▶ [Given task]:
Where a line in the listing below contains the word "from", copy that line.

▶ [Given material]:
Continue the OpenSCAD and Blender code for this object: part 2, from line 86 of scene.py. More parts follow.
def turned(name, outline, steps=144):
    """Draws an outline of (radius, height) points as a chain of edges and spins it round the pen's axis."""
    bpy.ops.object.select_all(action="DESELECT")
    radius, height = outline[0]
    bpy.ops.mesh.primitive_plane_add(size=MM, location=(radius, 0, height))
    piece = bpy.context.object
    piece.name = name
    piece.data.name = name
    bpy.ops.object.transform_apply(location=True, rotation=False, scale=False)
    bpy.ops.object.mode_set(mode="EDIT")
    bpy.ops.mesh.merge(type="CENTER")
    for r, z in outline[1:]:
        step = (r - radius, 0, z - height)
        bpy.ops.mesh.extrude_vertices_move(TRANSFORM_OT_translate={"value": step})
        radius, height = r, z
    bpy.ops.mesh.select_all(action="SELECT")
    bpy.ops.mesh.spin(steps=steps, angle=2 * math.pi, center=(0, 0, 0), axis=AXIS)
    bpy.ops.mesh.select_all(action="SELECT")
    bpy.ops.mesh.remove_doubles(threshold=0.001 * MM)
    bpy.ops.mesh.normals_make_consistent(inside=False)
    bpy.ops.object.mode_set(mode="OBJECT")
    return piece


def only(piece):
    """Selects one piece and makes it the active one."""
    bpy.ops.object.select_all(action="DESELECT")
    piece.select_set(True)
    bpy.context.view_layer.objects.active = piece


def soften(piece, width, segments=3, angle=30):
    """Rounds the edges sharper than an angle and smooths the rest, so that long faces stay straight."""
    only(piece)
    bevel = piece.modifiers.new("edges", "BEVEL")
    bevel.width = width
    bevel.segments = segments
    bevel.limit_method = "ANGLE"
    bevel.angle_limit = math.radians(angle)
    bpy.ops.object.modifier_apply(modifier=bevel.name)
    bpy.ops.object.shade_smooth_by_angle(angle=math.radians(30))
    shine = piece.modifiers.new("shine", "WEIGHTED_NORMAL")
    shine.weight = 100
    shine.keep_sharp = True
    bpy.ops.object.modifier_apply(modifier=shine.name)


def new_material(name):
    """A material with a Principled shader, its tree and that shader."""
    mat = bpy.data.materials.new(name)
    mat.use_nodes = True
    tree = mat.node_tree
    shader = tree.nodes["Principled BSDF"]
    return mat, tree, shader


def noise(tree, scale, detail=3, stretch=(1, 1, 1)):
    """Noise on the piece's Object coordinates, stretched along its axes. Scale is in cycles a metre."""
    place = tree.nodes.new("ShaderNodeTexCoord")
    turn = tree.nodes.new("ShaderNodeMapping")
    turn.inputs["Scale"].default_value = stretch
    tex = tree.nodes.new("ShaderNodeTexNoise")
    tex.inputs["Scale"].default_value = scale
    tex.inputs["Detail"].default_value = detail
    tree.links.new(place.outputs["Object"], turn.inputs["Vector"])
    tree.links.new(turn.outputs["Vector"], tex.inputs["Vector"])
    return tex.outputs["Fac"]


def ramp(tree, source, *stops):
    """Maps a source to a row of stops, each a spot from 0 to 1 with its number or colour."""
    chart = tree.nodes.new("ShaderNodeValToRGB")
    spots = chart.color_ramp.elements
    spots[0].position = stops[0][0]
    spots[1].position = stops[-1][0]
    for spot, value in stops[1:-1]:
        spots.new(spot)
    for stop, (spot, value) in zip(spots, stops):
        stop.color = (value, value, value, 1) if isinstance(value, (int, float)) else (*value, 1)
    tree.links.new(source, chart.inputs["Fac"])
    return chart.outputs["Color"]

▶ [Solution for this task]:
Continue the OpenSCAD and Blender code for this object: part 2, from line 86 of scene.py. More parts follow.
    """Maps a source to a row of stops, each a spot from 0 to 1 with its number or colour."""